Den Laden gibt es schon einige Jahre länger als die neue Markthalle...

creezy hat gesagt…

@bel
mache ich, bin da noch lange nicht durch (obwohl ich dieses in olivenöl mit kräutern geröstete Brot nicht so mag …)

@anonym
ja, gibt es. Aber die Gegend drum herum hat sich erst in den letzten Monaten so massiv „entwickelt“.

Anonym hat gesagt…

Drehen wir es mal um: Es ist ein Wunder (und ein Resultat des jahrzahntelangen Engagements und Kampf der Bewohner, dass sich die Bergmannstrasse und Umgebung so lange so halten konnte. Für mich ist das u.a. dem Inverstoren-Desaster Viktoriaquartier zu verdanken. Wenn das früher, schon Ende der 90er so geklappt hätte, wie es die Immo-Entwickler geplant hatten, dann wäre es früher gekommen.

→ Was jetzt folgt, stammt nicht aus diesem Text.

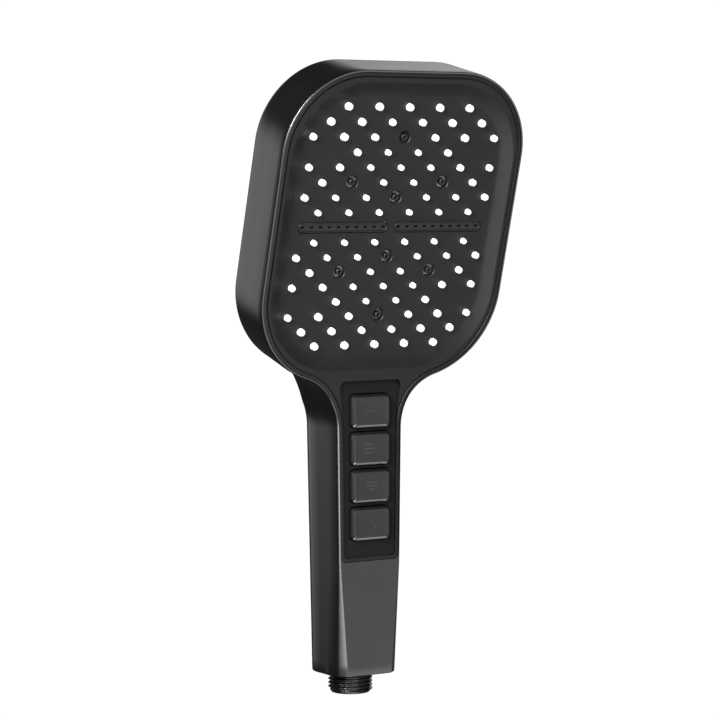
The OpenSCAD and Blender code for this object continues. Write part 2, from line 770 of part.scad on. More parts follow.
module inlet_nipple() {
    crest = 0.25;
    band = 0.9;
    lead = 0.8;
    ridges = floor((nipple_len - band - lead - crest) / thread_pitch);
    collar_r = 13.5;
    collar_t = 3;
    color("#1b1b1d") difference() {
        union() {
            rotate_extrude($fn = 96) polygon(concat(
                [[0, 0], [thread_r, 0], [thread_r, -band], [thread_root_r, -band - 0.4]],
                [for (k = [0:ridges - 1]) let (z = -band - 0.4 - thread_pitch * (k + 0.5)) each [
                    [thread_root_r, z + 0.7], [thread_r, z + crest], [thread_r, z - crest],
                    [thread_root_r, z - 0.7]]],
                [[thread_root_r, -nipple_len + 0.3], [thread_root_r - 0.3, -nipple_len], [0, -nipple_len]]));
            cylinder(h = nipple_top, r = thread_r - 0.3);
            intersection() {
                translate([0, 0, bottom_wall]) cylinder(h = collar_t, r = collar_r);
                translate([-12, -13, bottom_wall]) cube([24, 26, collar_t]);
            }
        }
        translate([0, 0, -nipple_len - 1]) cylinder(h = seat_z + nipple_len + 1, r = inlet_r);
        translate([0, 0, seat_z - 1]) cylinder(h = 8, r = seat_r);
        translate([0, 0, seat_z]) cylinder(h = 20, r = stop_r);
        translate([0, 0, nipple_socket_z]) cylinder(h = 20, r = tube_r + run_gap);
    }
}

module inlet_screen() {
    color("#b8babd") difference() {
        translate([0, 0, seat_z + 0.1]) cylinder(h = 1.2, r = seat_r - seat_gap);
        for (i = [-3:3], j = [-3:3])
            if (i * i + j * j < 11)
                translate([i * 1.4, j * 1.4, seat_z - 1]) cylinder(h = 4, r = 0.4, $fn = 16);
    }
}

module flow_regulator() {
    color("#2f6f4f") difference() {
        translate([0, 0, seat_z + 1.5]) cylinder(h = 4, r = seat_r - seat_gap);
        translate([0, 0, seat_z]) cylinder(h = 8, r = 1);
        for (a = [0:60:300]) rotate(a) translate([3.2, 0, seat_z]) cylinder(h = 8, r = 0.7);
    }
}

rear_shell();
face_plate();
button_panel();
key(0);  // key_1
key(1);  // key_2
key(2);  // key_3
key(3);  // key_4
valve_stem(0);  // valve_stem_1
valve_stem(1);  // valve_stem_2
valve_stem(2);  // valve_stem_3
valve_stem(3);  // valve_stem_4
stem_seals(0);  // stem_seals_1
stem_seals(1);  // stem_seals_2
stem_seals(2);  // stem_seals_3
stem_seals(3);  // stem_seals_4
return_spring(0);  // return_spring_1
return_spring(1);  // return_spring_2
return_spring(2);  // return_spring_3
return_spring(3);  // return_spring_4
latch_plate();
latch_spring();
valve_cover();
valve_gasket();
valve_screws();
valve_block();
block_screws();
feed_duct();
duct_seals();
nozzle_mat();
jet_nozzles();
blade_insert(-1);  // blade_insert_left
blade_insert(1);  // blade_insert_right
distributor_plate();
chamber_gasket();
chamber_back();
chamber_screws();
water_tube();
tube_seals();
inlet_nipple();
flow_regulator();
inlet_screen();
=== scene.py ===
"""Handheld shower head: the visual model built round its CAD frame.

Sizes are in millimetres until a mesh is made. x runs across the head, s up along the front
surface from the bend between handle and head, and d back from that surface.
"""

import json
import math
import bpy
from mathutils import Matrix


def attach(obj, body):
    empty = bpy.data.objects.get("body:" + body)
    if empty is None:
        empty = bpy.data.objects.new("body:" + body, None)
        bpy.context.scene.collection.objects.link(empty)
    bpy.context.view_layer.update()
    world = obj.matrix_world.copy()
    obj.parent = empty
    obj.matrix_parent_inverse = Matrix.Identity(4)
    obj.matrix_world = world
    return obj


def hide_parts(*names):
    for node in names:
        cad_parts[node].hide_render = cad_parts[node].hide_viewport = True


bl_info = {
    "name": "Handheld shower head",
    "version": (1, 0, 0),
    "blender": (4, 5, 0),
    "location": "3D View > Sidebar > Shower head",
    "description": "Builds a handheld shower head with spray keys round its CAD frame",
    "category": "Add Mesh",
}

import bmesh
import bpy
from mathutils import Matrix, Vector
from mathutils.geometry import delaunay_2d_cdt

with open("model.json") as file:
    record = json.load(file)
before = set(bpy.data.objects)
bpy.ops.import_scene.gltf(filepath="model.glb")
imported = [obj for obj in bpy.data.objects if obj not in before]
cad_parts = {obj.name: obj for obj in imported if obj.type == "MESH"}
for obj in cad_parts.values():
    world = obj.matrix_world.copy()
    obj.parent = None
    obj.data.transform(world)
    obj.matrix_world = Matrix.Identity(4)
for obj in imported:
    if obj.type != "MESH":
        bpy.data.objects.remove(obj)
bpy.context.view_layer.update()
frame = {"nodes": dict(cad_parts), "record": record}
ROOT = "handset"


# ---- Sizes and colours a user would change ----


def length(name, default, description, low=0.01, high=400.0):
    return bpy.props.FloatProperty(
        name=name, default=default, min=low, max=high, description=description + ", mm"
    )


def colour(name, default, description):
    return bpy.props.FloatVectorProperty(
        name=name, default=default, size=3, min=0, max=1, subtype="COLOR", description=description
    )


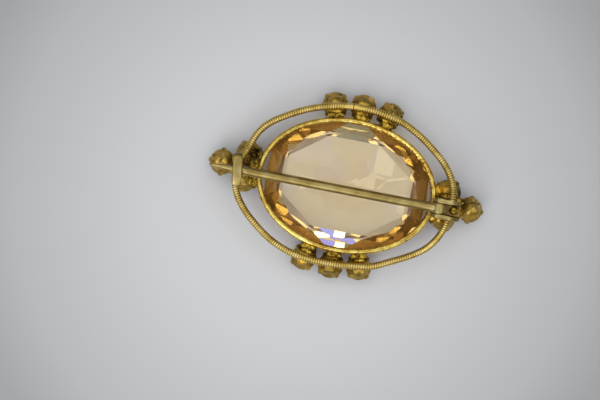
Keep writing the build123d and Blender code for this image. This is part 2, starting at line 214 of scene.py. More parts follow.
def aim_point():
    """The camera's rightward and upward ways over the floor, and the point it looks at."""
    turn = math.radians(LIE_TURN)
    right = Vector((math.cos(turn), math.sin(turn), 0))
    ahead = Vector((-math.sin(turn), math.cos(turn), 0))
    return right, ahead, UP * AIM_HEIGHT - right * AIM_BESIDE - ahead * AIM_BELOW


def lay_floor():
    """The card, laid a hair below the stone's table so that the two flat faces never meet."""
    _, _, aim = aim_point()
    half, gap = 400.0, 0.04
    mesh = bpy.data.meshes.new("floor")
    mesh.from_pydata([(-half * MM, -half * MM, 0), (half * MM, -half * MM, 0), (half * MM, half * MM, 0),
                      (-half * MM, half * MM, 0)], [], [(0, 1, 2, 3)])
    mesh.materials.append(floor_card())
    floor = bpy.data.objects.new("floor", mesh)
    bpy.context.scene.collection.objects.link(floor)
    floor.location = (aim.x * MM, aim.y * MM, -gap * MM)


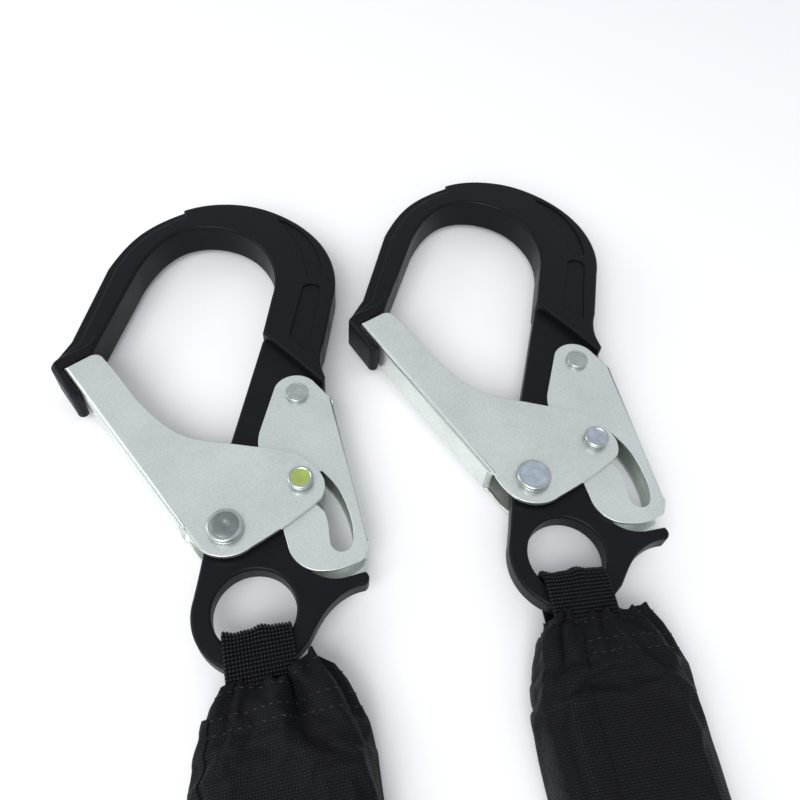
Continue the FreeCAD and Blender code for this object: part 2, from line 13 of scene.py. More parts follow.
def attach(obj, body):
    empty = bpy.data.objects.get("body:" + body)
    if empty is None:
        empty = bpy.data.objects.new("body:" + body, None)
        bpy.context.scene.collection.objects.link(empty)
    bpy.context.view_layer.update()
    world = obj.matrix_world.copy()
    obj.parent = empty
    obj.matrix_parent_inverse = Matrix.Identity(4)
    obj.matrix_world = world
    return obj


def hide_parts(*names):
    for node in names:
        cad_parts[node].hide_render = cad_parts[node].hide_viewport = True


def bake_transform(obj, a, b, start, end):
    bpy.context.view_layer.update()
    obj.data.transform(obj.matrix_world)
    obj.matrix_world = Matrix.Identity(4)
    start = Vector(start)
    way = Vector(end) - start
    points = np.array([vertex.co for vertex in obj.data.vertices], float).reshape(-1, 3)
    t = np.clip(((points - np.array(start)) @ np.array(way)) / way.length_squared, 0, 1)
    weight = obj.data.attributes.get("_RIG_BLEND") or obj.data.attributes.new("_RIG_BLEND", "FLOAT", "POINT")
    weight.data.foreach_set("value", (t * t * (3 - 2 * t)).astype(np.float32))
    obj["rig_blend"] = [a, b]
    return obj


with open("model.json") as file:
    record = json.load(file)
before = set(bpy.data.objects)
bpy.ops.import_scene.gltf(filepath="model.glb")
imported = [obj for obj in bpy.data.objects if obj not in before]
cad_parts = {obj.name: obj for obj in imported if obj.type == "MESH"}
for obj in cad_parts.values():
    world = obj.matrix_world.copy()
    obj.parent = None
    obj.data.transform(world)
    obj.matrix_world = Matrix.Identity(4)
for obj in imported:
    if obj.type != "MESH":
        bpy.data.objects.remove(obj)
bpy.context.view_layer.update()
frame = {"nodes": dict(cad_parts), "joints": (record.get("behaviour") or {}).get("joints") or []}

bl_info = {
    "name": "Twin-leg lanyard",
    "version": (1, 0, 0),
    "blender": (4, 5, 0),
    "location": "3D View > Sidebar > Lanyard",
    "description": "Scaffold hooks, webbing, fabric covers and harness connector round a jointed frame",
    "category": "Add Mesh",
}

# Lengths in the code are millimetres in one of three flat frames, and become metres in the row frame.
# Hook frame: origin at the eye's centre, +Y to the crown. Leg frame: origin under the eye, -Y along the
# cover. Connector frame: origin at its bar, -Y to its bow.
MM = 0.001
SIDES = ("left", "right")
JOINTS = {joint["name"]: joint for joint in frame["joints"]}
# a hook's pivots in its frame; where its swing's axis crosses the leg frame's Y axis; the height of its
# mid-thickness above the floor; and how far apart the two straps lie on the connector's bar
GATE_PIVOT = (-8.2, 31.9)
LEVER_PIVOT = (24.9, 92.1)
LATCH = (22.2, 48.2)
LOOP_TURN = -15.6
HOOK_MIDDLE = 12.0
STRAP_SPACING = 24.6
# rings in the rounding of a slab's edge and of a sheet's fold, and the seed of the yarns' unevenness
EDGE_STEPS = 4
FOLD_STEPS = 5
YARN_SEED = 11
# node groups built so far, by name
GROUPS = {}


# ---------------------------------------------------------------- frames

def flat_frame(origin, along_x):
    """The row-frame matrix of a flat frame whose X axis points along along_x, in millimetres."""
    x = Vector((along_x[0], along_x[1], 0.0)).normalized()
    y = Vector((-x.y, x.x, 0.0))
    turn = Matrix((x, y, Vector((0.0, 0.0, 1.0)))).transposed().to_4x4()
    return Matrix.Translation(Vector((origin[0], origin[1], 0.0))) @ turn @ Matrix.Scale(MM, 4)


def hook_frame(side):
    """The hook frame, from where its two pivots are; z = 0 is the hook's mid-thickness."""
    first = Vector(JOINTS[side + "_gate_turn"]["pos_m"])
    second = Vector(JOINTS[side + "_lever_turn"]["pos_m"])
    flat = math.atan2(LEVER_PIVOT[1] - GATE_PIVOT[1], LEVER_PIVOT[0] - GATE_PIVOT[0])
    turn = math.atan2(second.y - first.y, second.x - first.x) - flat
    x = Vector((math.cos(turn), math.sin(turn)))
    origin = first.xy - MM * (x * GATE_PIVOT[0] + Vector((-x.y, x.x)) * GATE_PIVOT[1])
    return Matrix.Translation((0.0, 0.0, first.z)) @ flat_frame(origin, x)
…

Ein andere Punkt ist, dass Anfang der 80er Jahre ein Sanierungskonzept durchgesetzt wurde, dass sich an den Bedürfnissen der Bewohner orientierte. Das hat den Wohnstandard niedrig und die Mieten billig gehalten. Vor zwei Jahren wurde der Kiez aus der Sanierung entlassen. Die Millieuschutzverordnung von 2003 hatte eher eine beschleunigte Wirkung, das die "Herstellung des normalen Wohnstandards" hier schon Aufwertung bedeutet. Nun, 25 Jahre später, beginnt auch die natürlich, demographische Fluktuation einzusetzen.